Je n’aurais par contre probablement pas souri si ça n’avait pas été de ce 22 novembre mémorable où j’en suis venu à la conclusion que dans le cas précis de la division médias de Quebecor et des étudiants dans la rue, il n’y aurait à peu près jamais d’information ou de discussion. Seulement que de la confrontation, des insultes et des chroniques de Martineau déplorant le fait que Martineau se fasse insulter. La communication était rompue à jamais.

Je me suis demandé, quel groupe de personnes aussi large pouvait-on consciemment traiter de trous de cul, même par l’intermédiaire d’un automobiliste pris en otage… Je n’ai toujours pas trouvé de réponses aujourd’hui, et les insultes continuent de pleuvoir.

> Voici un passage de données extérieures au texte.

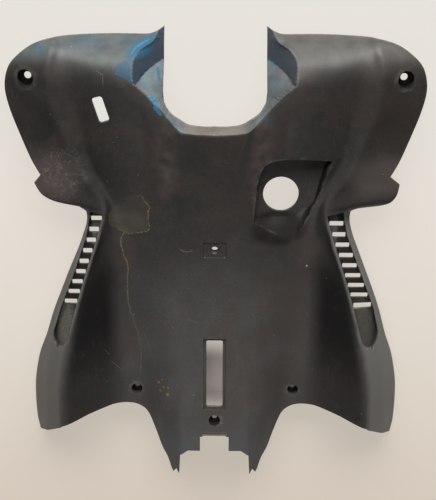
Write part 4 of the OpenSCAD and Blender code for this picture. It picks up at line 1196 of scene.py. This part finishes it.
    colour = tint(tree, wash, colour, PAINT_WASH)

    # blue overspray left by a painted neighbour
    brushed = node(tree, "Mapping", {"Vector": mm, "Rotation": (0, 0, -0.35), "Scale": (1.0, 0.14, 1.0)}).outputs[0]
    streaky = ramp(tree, noise(tree, brushed, 0.45, 4.0, 0.65), 0.3, 0.52)
    bright = [stroke(tree, x, y, a, b, r, fine, 1.6) for a, b, r in BRIGHT_STROKES]
    faint = [stroke(tree, x, y, a, b, r, fine, 1.6) for a, b, r in FAINT_STROKES]
    sprinkle, _ = spot(tree, x, y, -63.0, 205.0, 12.0, 16.0, 0.2, 1.1)
    mist = times(tree, sprinkle, ramp(tree, noise(tree, mm, 0.8, 4.0, 0.7), 0.6, 0.7))
    triangle = ramp(tree, sided_distance(tree, x, y, BLUE_CORNER), 1.5, -2.0)
    haze = times(tree, triangle, maths(tree, "MULTIPLY_ADD", streaky, 0.5, 0.45))
    smudge = together(tree, *[stroke(tree, x, y, a, b, r, patchy, 3.0) for a, b, r in SMUDGES])
    colour = tint(tree, times(tree, smudge, streaky, 0.3), colour, PAINT_BLUE)
    colour = tint(tree, times(tree, together(tree, *faint), maths(tree, "MULTIPLY_ADD", streaky, 0.6, 0.2)), colour, PAINT_BLUE)
    colour = tint(tree, haze, colour, PAINT_DARK)
    colour = tint(tree, maths(tree, "MULTIPLY", together(tree, mist, *bright), 0.75), colour, PAINT_BRIGHT)

    # small pale specks all over
    dots = node(tree, "TexVoronoi", {"Vector": mm, "Scale": 0.085, "Randomness": 1.0})
    chosen = node(tree, "SeparateColor", {0: dots.outputs["Color"]}).outputs[0]
    specks = times(tree, ramp(tree, dots.outputs["Distance"], 0.05, 0.02), ramp(tree, chosen, 0.8, 0.82))
    lone, _ = spot(tree, x, y, 105.9, 4.4, 1.2, 1.2, 0.6, 1.1)
    close = node(tree, "TexVoronoi", {"Vector": mm, "Scale": 0.22, "Randomness": 1.0})
    picked = node(tree, "SeparateColor", {0: close.outputs["Color"]}).outputs[0]
    patch, _ = spot(tree, x, y, -116.0, 160.0, 18.0, 20.0, 0.3, 1.2)
    cluster = times(tree, patch, ramp(tree, close.outputs["Distance"], 0.14, 0.06), ramp(tree, picked, 0.55, 0.6), 0.5)
    pale = together(tree, *[stroke(tree, x, y, a, b, r, fine, 1.8) for a, b, r in PALE_STROKES])
    colour = tint(tree, times(tree, pale, ramp(tree, fine, 0.35, 0.6), 0.22), colour, SPECK)
    colour = tint(tree, maths(tree, "MULTIPLY", together(tree, specks, lone, cluster), 0.7), colour, SPECK)

    rough = maths(tree, "ADD", 0.47, maths(tree, "MULTIPLY", grain.outputs["Tone"], 0.14))
    rough = maths(tree, "ADD", rough, maths(tree, "MULTIPLY", dust, 0.25), 0.0, True)
    rough = maths(tree, "SUBTRACT", rough, times(tree, stain, 0.08), 0.0, True)
    height = maths(tree, "SUBTRACT", grain.outputs["Height"], maths(tree, "MULTIPLY", scratch, 0.5))
    height = maths(tree, "ADD", height, maths(tree, "MULTIPLY", outline, 0.4))
    bump = node(tree, "Bump", {"Strength": 0.22, "Distance": 0.0004, "Height": height})
    dull = together(tree, sunk, maths(tree, "MULTIPLY", inward, 0.8), slope,
                    times(tree, wings, ramp(tree, y, 245.0, 212.0), 0.8))
    gloss = maths(tree, "MULTIPLY_ADD", dull, -0.42, 0.5)
    shader = node(tree, "BsdfPrincipled", {"Base Color": colour, "Roughness": rough, "Normal": bump.outputs[0],
                                           "Specular IOR Level": gloss, "IOR": 1.5})
    node(tree, "OutputMaterial", {"Surface": shader.outputs[0]})
    return material


def bare_back():
    material = bpy.data.materials.new("bare_back_plastic")
    material.use_nodes = True
    tree = material.node_tree
    tree.nodes.clear()
    mm, x, y, z = millimetres(tree)
    grain = placed(tree, GRAIN, {"Place": mm, "Grain size": 1.4})
    colour = tint(tree, ramp(tree, grain.outputs["Tone"], 0.3, 0.8), CHARCOAL, BACK_PALE)
    smear = ramp(tree, noise(tree, mm, 0.02, 5.0, 0.65, 0.8), 0.5, 0.75)
    colour = tint(tree, maths(tree, "MULTIPLY", smear, 0.25), colour, DUST_TONE)
    rough = maths(tree, "ADD", 0.4, maths(tree, "MULTIPLY", grain.outputs["Tone"], 0.2))
    bump = node(tree, "Bump", {"Strength": 0.15, "Distance": 0.0004, "Height": grain.outputs["Height"]})
    shader = node(tree, "BsdfPrincipled", {"Base Color": colour, "Roughness": rough, "Normal": bump.outputs[0]})
    node(tree, "OutputMaterial", {"Surface": shader.outputs[0]})
    return material


def cut_edge():
    """Rubbed edge of the outline and of each opening."""
    material = bpy.data.materials.new("rubbed_edge_plastic")
    material.use_nodes = True
    tree = material.node_tree
    tree.nodes.clear()
    mm = millimetres(tree)[0]
    colour = tint(tree, ramp(tree, noise(tree, mm, 0.25, 4.0, 0.6), 0.35, 0.65), EDGE_DARK, EDGE_PALE)
    shader = node(tree, "BsdfPrincipled", {"Base Color": colour, "Roughness": 0.7})
    node(tree, "OutputMaterial", {"Surface": shader.outputs[0]})
    return material


# ---------- the piece ----------
shield = build_shield()
shield.data.materials.append(worn_face())
shield.data.materials.append(bare_back())
shield.data.materials.append(cut_edge())
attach(shield, "root")
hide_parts("leg_shield")

# ---------- stage ----------
FLOOR_NEAR_SHADED = (0.66, 0.59, 0.50, 1)
FLOOR_FAR = (0.80, 0.775, 0.73, 1)
FLOOR_BLOTCH = (0.62, 0.57, 0.50, 1)
GLOW_NEAR = (0.745, 0.655, 0.565, 1)
GLOW_FAR = (0.78, 0.755, 0.705, 1)
GLOW_SLOT = (0.86, 0.84, 0.80, 1)


def floor():
    mesh = bpy.data.meshes.new("floor")
    w = 6.0
    mesh.from_pydata([(-w, -w, 0), (w, -w, 0), (w, w, 0), (-w, w, 0)], [], [(0, 1, 2, 3)])
    piece = bpy.data.objects.new("floor", mesh)
    bpy.context.scene.collection.objects.link(piece)
    material = bpy.data.materials.new("pale_floor")
    material.use_nodes = True
    tree = material.node_tree
    tree.nodes.clear()
    mm, x, y, z = millimetres(tree)
    # painted light: the floor darkens and warms toward the near side, as the light from the window falls off
    far = node(tree, "MapRange", {"Value": y, "From Min": -360.0, "From Max": 300.0}).outputs[0]
    colour = tint(tree, far, FLOOR_NEAR_SHADED, FLOOR_FAR)
    blotch = ramp(tree, noise(tree, mm, 0.006, 4.0, 0.6), 0.35, 0.7)
    colour = tint(tree, maths(tree, "MULTIPLY", blotch, 0.12), colour, FLOOR_BLOTCH)
    shader = node(tree, "BsdfPrincipled", {"Base Color": colour, "Roughness": 0.75, "Specular IOR Level": 0.25})
    # painted light: for camera, glossy and transmission rays the floor partly glows, more toward the far side and under
    # the lever slot, less under the window and the screw holes, which lightens its shadows
    seen = node(tree, "LightPath").outputs
    seen = together(tree, seen["Is Camera Ray"], seen["Is Glossy Ray"], seen["Is Transmission Ray"])
    own = tint(tree, far, GLOW_NEAR, GLOW_FAR)
    bright_patch, _ = spot(tree, x, y, -129.0, 180.0, 14.0, 22.0, 0.8, 1.2)
    own = tint(tree, bright_patch, own, GLOW_SLOT)
    glow = node(tree, "Emission", {"Color": own, "Strength": 1.0})
    part = node(tree, "MapRange", {"Value": y, "From Min": -300.0, "From Max": 250.0, "To Min": 0.6,
                                   "To Max": 0.95}).outputs[0]
    under, _ = spot(tree, x, y, 0.0, -162.0, 55.0, 54.0, 0.4, 1.1)
    part = times(tree, seen, part, maths(tree, "MULTIPLY_ADD", under, -0.85, 1.0))
    screws, _ = spot(tree, maths(tree, "ABSOLUTE", x), y, 95.0, -172.0, 14.0, 14.0, 0.8, 1.0)
    foot_screw, _ = spot(tree, x, y, 0.0, -221.0, 9.0, 9.0, 0.8, 1.0)
    part = times(tree, part, maths(tree, "MULTIPLY_ADD", together(tree, screws, foot_screw), -0.9, 1.0))
    mixed = node(tree, "MixShader", {0: part, 1: shader.outputs[0], 2: glow.outputs[0]})
    node(tree, "OutputMaterial", {"Surface": mixed.outputs[0]})
    mesh.materials.append(material)
    return piece


def lamp(name, place, target, size, power, colour=(1, 1, 1)):
    light = bpy.data.lights.new(name, "AREA")
    light.shape = "RECTANGLE"
    light.size, light.size_y = size
    light.energy = power
    light.color = colour
    piece = bpy.data.objects.new(name, light)
    piece.location = place
    piece.rotation_euler = (Vector(target) - Vector(place)).to_track_quat("-Z", "Y").to_euler()
    bpy.context.scene.collection.objects.link(piece)
    return piece


def room():
    world = bpy.data.worlds.new("soft_room")
    world.use_nodes = True
    world.node_tree.nodes["Background"].inputs["Color"].default_value = (0.95, 0.97, 1.0, 1)
    world.node_tree.nodes["Background"].inputs["Strength"].default_value = 0.12
    bpy.context.scene.world = world


def camera():
    data = bpy.data.cameras.new("camera")
    data.sensor_fit = "HORIZONTAL"
    data.sensor_width = 36.0
    data.lens = 36.0 * 1022.9 / 436
    data.shift_x = 2.85 / 436
    data.clip_start, data.clip_end = 0.05, 50
    piece = bpy.data.objects.new("camera", data)
    right = Vector((0.99991, 0.00212, -0.01341)).normalized()
    back = Vector((0.01163, 0.37595, 0.92657)).normalized()
    up = back.cross(right).normalized()
    right = up.cross(back)
    turn = Matrix((right, up, back)).transposed().to_4x4()
    turn.translation = Vector((0.01396, 0.46395, 1.12443))
    piece.matrix_world = turn
    bpy.context.scene.collection.objects.link(piece)
    bpy.context.scene.camera = piece


floor()
room()
lamp("window_light", (0.05, 1.75, 1.05), (0, 0.05, 0), (2.4, 1.2), 86, (1, 0.985, 0.96))
lamp("ceiling_light", (-0.3, 0.3, 2.6), (0, 0, 0), (1.2, 1.2), 12, (1, 0.98, 0.95))
camera()
bpy.context.scene.view_settings.view_transform = "Standard"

La réalité, aussi laide soit-elle, c’est que la vaste majorité des journalistes et chroniqueurs vedettes de Quebecor et la vaste majorité des étudiants qui ont arboré le carré rouge sont en guerre, et tout ça me semble irréparable.

Comment a-t-on pu en arriver là ? Peut-être à coups de 25 cennes par jour pour une sangria, peut-être à coups de pancarte de Sophie Durocher, mais une chose est sûre, on en est là.

Ce qu’Alex Perron a dit aux deux sommités qui animaient la fatidique émission, il y en a plusieurs qui l’ont déjà dit ou pensé, et je soupçonne que ce soit le cas d’une belle brochette de journalistes et chroniqueurs de Quebecor. Je vous l’ai déjà dit, quand le consensus ou même la simple discussion est impossible, soit on va se coucher, soit on s’tape sur la gueule. Dans le cas précis de Quebecor et autres Stéphane Gendron de ce monde, semble bien qu’on en soit déjà aux coups de poing sur la gueule.

FOX News le fait sans gêne, j’dis ça comme ça. FOX News aussi est un « réseau d’information ».

Alors non, je n’étais pas outré, encore moins surpris. En fait, la seule chose qui me surprend, ce n’est même pas que les deux animatrices aient ri de la « boutade » de Perron, mais bien qu’Alex Perron fasse rire quelqu’un sur cette terre, au point où certaines personnes puissent croire qu’Alex Perron, « ça finit bien la semaine ».

Et si quelqu’un veut discuter et me convaincre de la pertinence ou du talent d’Alex Perron, je l’avertis, je passe tout de suite aux coups de poing sur la gueule.